START INFORMATION SUPPLIED
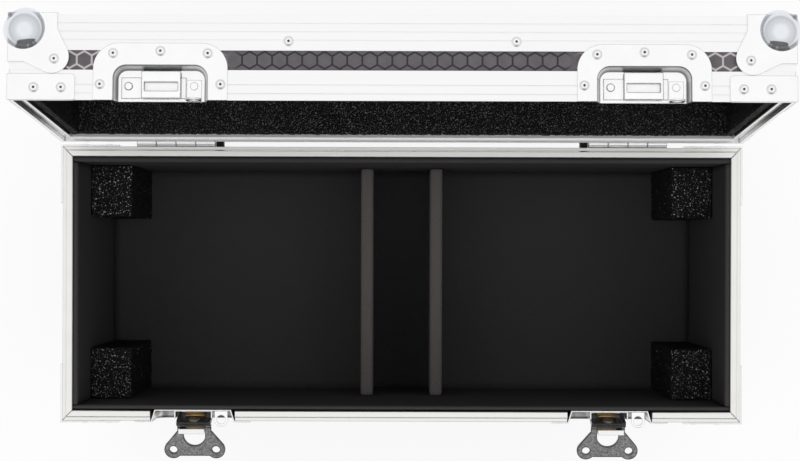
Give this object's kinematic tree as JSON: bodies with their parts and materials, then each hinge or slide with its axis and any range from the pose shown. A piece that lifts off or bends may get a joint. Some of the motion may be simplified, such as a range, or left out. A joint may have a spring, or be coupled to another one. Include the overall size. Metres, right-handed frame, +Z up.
{
  "type": "flight case",
  "caption": "Aluminium-edged flight case with its lid hinged open, recessed butterfly latches, ball corners, end handles and a foam-lined, divided interior.",
  "frame": {"origin": "centre of the base's footprint, on the standing plane", "axes": "+X to the right of the latched front, +Y to the hinged back, +Z up"},
  "size_m": [0.6704, 0.4075, 0.5323],
  "materials": {
    "laminate": "patterned dark grey laminate on plywood",
    "smooth_foam": "smooth charcoal foam",
    "rough_foam": "open-cell black foam",
    "aluminium_profile": "satin anodised",
    "plated_steel": "bright zinc plate",
    "pin_steel": "plain bright steel",
    "wing_zinc": "dull grey cast zinc",
    "black_steel": "black coat",
    "spring_steel": "brown tempered steel",
    "black_nylon": "satin",
    "grip_rubber": "matte",
    "rivet": "polished"
  },
  "bodies": {
    "base": {"base_front_panel": "laminate", "base_back_panel": "laminate", "base_left_panel": "laminate", "base_right_panel": "laminate", "base_floor_panel": "laminate", "base_wall_liners": "smooth_foam", "base_floor_liner": "smooth_foam", "left_divider": "smooth_foam", "right_divider": "smooth_foam", "corner_foam_blocks": "rough_foam", "base_bottom_edging": "aluminium_profile", "base_corner_edging": "aluminium_profile", "base_closing_frame": "aluminium_profile", "base_ball_corners": "plated_steel", "base_corner_braces": "plated_steel", "base_latch_dishes": "plated_steel", "latch_brackets": "plated_steel", "latch_pivot_pins": "pin_steel", "left_latch_spring": "spring_steel", "right_latch_spring": "spring_steel", "base_padlock_eyes": "plated_steel", "base_hinge_leaves": "plated_steel", "hinge_pins": "pin_steel", "lid_stop_blocks": "black_nylon", "left_handle_dish": "plated_steel", "left_handle_ears": "plated_steel", "right_handle_dish": "plated_steel", "right_handle_ears": "plated_steel", "base_rivets": "rivet"},
    "lid": {"lid_front_panel": "laminate", "lid_back_panel": "laminate", "lid_left_panel": "laminate", "lid_right_panel": "laminate", "lid_top_panel": "laminate", "lid_wall_liners": "rough_foam", "lid_top_liner": "rough_foam", "lid_top_edging": "aluminium_profile", "lid_corner_edging": "aluminium_profile", "lid_closing_frame": "aluminium_profile", "lid_ball_corners": "plated_steel", "lid_corner_braces": "plated_steel", "lid_latch_dishes": "plated_steel", "keepers": "plated_steel", "lid_padlock_eyes": "plated_steel", "lid_hinge_leaves": "plated_steel", "lid_rivets": "rivet"},
    "left_arm": {"left_latch_arm": "black_steel"},
    "left_hook": {"left_latch_hook": "plated_steel"},
    "left_spindle": {"left_latch_spindle": "pin_steel", "left_wing_pin": "pin_steel"},
    "left_wing": {"left_latch_wing": "wing_zinc"},
    "right_arm": {"right_latch_arm": "black_steel"},
    "right_hook": {"right_latch_hook": "plated_steel"},
    "right_spindle": {"right_latch_spindle": "pin_steel", "right_wing_pin": "pin_steel"},
    "right_wing": {"right_latch_wing": "wing_zinc"},
    "left_handle": {"left_handle_bail": "plated_steel", "left_handle_grip": "grip_rubber"},
    "right_handle": {"right_handle_bail": "plated_steel", "right_handle_grip": "grip_rubber"}
  },
  "joints": [
    {"name": "lid_hinge", "type": "hinge", "parent": "base", "child": "lid", "pos_m": [0, 0.1365, 0.2587], "axis": [1, 0, 0], "range_deg": [0, 94.5]},
    {"name": "left_arm_swing", "type": "hinge", "parent": "base", "child": "left_arm", "pos_m": [-0.2015, -0.1272, 0.2187], "axis": [-1, 0, 0], "range_deg": [0, 15.5], "stiffness_Nm_per_rad": 0.05, "springref_deg": -17.19, "deforming": ["left_latch_spring"]},
    {"name": "left_wing_turn", "type": "hinge", "parent": "left_arm", "child": "left_spindle", "pos_m": [-0.2015, -0.13415, 0.24375], "axis": [0, -0.9636, -0.2672], "range_deg": [0, 180]},
    {"name": "left_hook_slide", "type": "slide", "parent": "left_arm", "child": "left_hook", "axis": [0, 0.2672, -0.9636], "range_m": [0, 0.005]},
    {"name": "left_wing_fold", "type": "hinge", "parent": "left_spindle", "child": "left_wing", "pos_m": [-0.2015, -0.13916, 0.24236], "axis": [-1, 0, 0], "range_deg": [0, 90]},
    {"name": "right_arm_swing", "type": "hinge", "parent": "base", "child": "right_arm", "pos_m": [0.2015, -0.1272, 0.2187], "axis": [-1, 0, 0], "range_deg": [0, 15.5], "stiffness_Nm_per_rad": 0.05, "springref_deg": -17.19, "deforming": ["right_latch_spring"]},
    {"name": "right_wing_turn", "type": "hinge", "parent": "right_arm", "child": "right_spindle", "pos_m": [0.2015, -0.13415, 0.24375], "axis": [0, -0.9636, -0.2672], "range_deg": [0, 180]},
    {"name": "right_hook_slide", "type": "slide", "parent": "right_arm", "child": "right_hook", "axis": [0, 0.2672, -0.9636], "range_m": [0, 0.005]},
    {"name": "right_wing_fold", "type": "hinge", "parent": "right_spindle", "child": "right_wing", "pos_m": [0.2015, -0.13916, 0.24236], "axis": [-1, 0, 0], "range_deg": [0, 90]},
    {"name": "left_handle_swing", "type": "hinge", "parent": "base", "child": "left_handle", "pos_m": [-0.3221, 0, 0.1627], "axis": [0, 1, 0], "range_deg": [0, 90]},
    {"name": "right_handle_swing", "type": "hinge", "parent": "base", "child": "right_handle", "pos_m": [0.3221, 0, 0.1627], "axis": [0, -1, 0], "range_deg": [0, 90]}
  ],
  "couplings": [
    {"joint": "left_hook_slide", "follows": "left_wing_turn", "m_per_rad": 0.0015915},
    {"joint": "right_hook_slide", "follows": "right_wing_turn", "m_per_rad": 0.0015915}
  ]
}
END INFORMATION SUPPLIED
=== EXERCISE DIRECTIONS ===
Once more, set down the full listing, verbatim.

=== RESPONSE ===
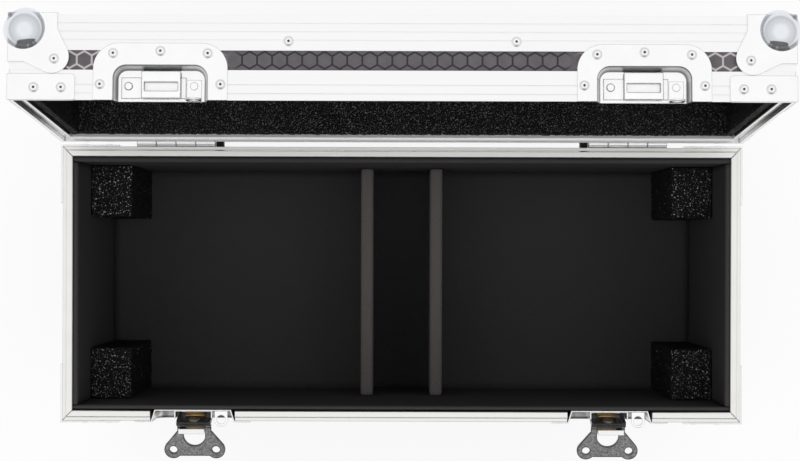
Give this object's kinematic tree as JSON: bodies with their parts and materials, then each hinge or slide with its axis and any range from the pose shown. A piece that lifts off or bends may get a joint. Some of the motion may be simplified, such as a range, or left out. A joint may have a spring, or be coupled to another one. Include the overall size. Metres, right-handed frame, +Z up.
{
  "type": "flight case",
  "caption": "Aluminium-edged flight case with its lid hinged open, recessed butterfly latches, ball corners, end handles and a foam-lined, divided interior.",
  "frame": {"origin": "centre of the base's footprint, on the standing plane", "axes": "+X to the right of the latched front, +Y to the hinged back, +Z up"},
  "size_m": [0.6704, 0.4075, 0.5323],
  "materials": {
    "laminate": "patterned dark grey laminate on plywood",
    "smooth_foam": "smooth charcoal foam",
    "rough_foam": "open-cell black foam",
    "aluminium_profile": "satin anodised",
    "plated_steel": "bright zinc plate",
    "pin_steel": "plain bright steel",
    "wing_zinc": "dull grey cast zinc",
    "black_steel": "black coat",
    "spring_steel": "brown tempered steel",
    "black_nylon": "satin",
    "grip_rubber": "matte",
    "rivet": "polished"
  },
  "bodies": {
    "base": {"base_front_panel": "laminate", "base_back_panel": "laminate", "base_left_panel": "laminate", "base_right_panel": "laminate", "base_floor_panel": "laminate", "base_wall_liners": "smooth_foam", "base_floor_liner": "smooth_foam", "left_divider": "smooth_foam", "right_divider": "smooth_foam", "corner_foam_blocks": "rough_foam", "base_bottom_edging": "aluminium_profile", "base_corner_edging": "aluminium_profile", "base_closing_frame": "aluminium_profile", "base_ball_corners": "plated_steel", "base_corner_braces": "plated_steel", "base_latch_dishes": "plated_steel", "latch_brackets": "plated_steel", "latch_pivot_pins": "pin_steel", "left_latch_spring": "spring_steel", "right_latch_spring": "spring_steel", "base_padlock_eyes": "plated_steel", "base_hinge_leaves": "plated_steel", "hinge_pins": "pin_steel", "lid_stop_blocks": "black_nylon", "left_handle_dish": "plated_steel", "left_handle_ears": "plated_steel", "right_handle_dish": "plated_steel", "right_handle_ears": "plated_steel", "base_rivets": "rivet"},
    "lid": {"lid_front_panel": "laminate", "lid_back_panel": "laminate", "lid_left_panel": "laminate", "lid_right_panel": "laminate", "lid_top_panel": "laminate", "lid_wall_liners": "rough_foam", "lid_top_liner": "rough_foam", "lid_top_edging": "aluminium_profile", "lid_corner_edging": "aluminium_profile", "lid_closing_frame": "aluminium_profile", "lid_ball_corners": "plated_steel", "lid_corner_braces": "plated_steel", "lid_latch_dishes": "plated_steel", "keepers": "plated_steel", "lid_padlock_eyes": "plated_steel", "lid_hinge_leaves": "plated_steel", "lid_rivets": "rivet"},
    "left_arm": {"left_latch_arm": "black_steel"},
    "left_hook": {"left_latch_hook": "plated_steel"},
    "left_spindle": {"left_latch_spindle": "pin_steel", "left_wing_pin": "pin_steel"},
    "left_wing": {"left_latch_wing": "wing_zinc"},
    "right_arm": {"right_latch_arm": "black_steel"},
    "right_hook": {"right_latch_hook": "plated_steel"},
    "right_spindle": {"right_latch_spindle": "pin_steel", "right_wing_pin": "pin_steel"},
    "right_wing": {"right_latch_wing": "wing_zinc"},
    "left_handle": {"left_handle_bail": "plated_steel", "left_handle_grip": "grip_rubber"},
    "right_handle": {"right_handle_bail": "plated_steel", "right_handle_grip": "grip_rubber"}
  },
  "joints": [
    {"name": "lid_hinge", "type": "hinge", "parent": "base", "child": "lid", "pos_m": [0, 0.1365, 0.2587], "axis": [1, 0, 0], "range_deg": [0, 94.5]},
    {"name": "left_arm_swing", "type": "hinge", "parent": "base", "child": "left_arm", "pos_m": [-0.2015, -0.1272, 0.2187], "axis": [-1, 0, 0], "range_deg": [0, 15.5], "stiffness_Nm_per_rad": 0.05, "springref_deg": -17.19, "deforming": ["left_latch_spring"]},
    {"name": "left_wing_turn", "type": "hinge", "parent": "left_arm", "child": "left_spindle", "pos_m": [-0.2015, -0.13415, 0.24375], "axis": [0, -0.9636, -0.2672], "range_deg": [0, 180]},
    {"name": "left_hook_slide", "type": "slide", "parent": "left_arm", "child": "left_hook", "axis": [0, 0.2672, -0.9636], "range_m": [0, 0.005]},
    {"name": "left_wing_fold", "type": "hinge", "parent": "left_spindle", "child": "left_wing", "pos_m": [-0.2015, -0.13916, 0.24236], "axis": [-1, 0, 0], "range_deg": [0, 90]},
    {"name": "right_arm_swing", "type": "hinge", "parent": "base", "child": "right_arm", "pos_m": [0.2015, -0.1272, 0.2187], "axis": [-1, 0, 0], "range_deg": [0, 15.5], "stiffness_Nm_per_rad": 0.05, "springref_deg": -17.19, "deforming": ["right_latch_spring"]},
    {"name": "right_wing_turn", "type": "hinge", "parent": "right_arm", "child": "right_spindle", "pos_m": [0.2015, -0.13415, 0.24375], "axis": [0, -0.9636, -0.2672], "range_deg": [0, 180]},
    {"name": "right_hook_slide", "type": "slide", "parent": "right_arm", "child": "right_hook", "axis": [0, 0.2672, -0.9636], "range_m": [0, 0.005]},
    {"name": "right_wing_fold", "type": "hinge", "parent": "right_spindle", "child": "right_wing", "pos_m": [0.2015, -0.13916, 0.24236], "axis": [-1, 0, 0], "range_deg": [0, 90]},
    {"name": "left_handle_swing", "type": "hinge", "parent": "base", "child": "left_handle", "pos_m": [-0.3221, 0, 0.1627], "axis": [0, 1, 0], "range_deg": [0, 90]},
    {"name": "right_handle_swing", "type": "hinge", "parent": "base", "child": "right_handle", "pos_m": [0.3221, 0, 0.1627], "axis": [0, -1, 0], "range_deg": [0, 90]}
  ],
  "couplings": [
    {"joint": "left_hook_slide", "follows": "left_wing_turn", "m_per_rad": 0.0015915},
    {"joint": "right_hook_slide", "follows": "right_wing_turn", "m_per_rad": 0.0015915}
  ]
}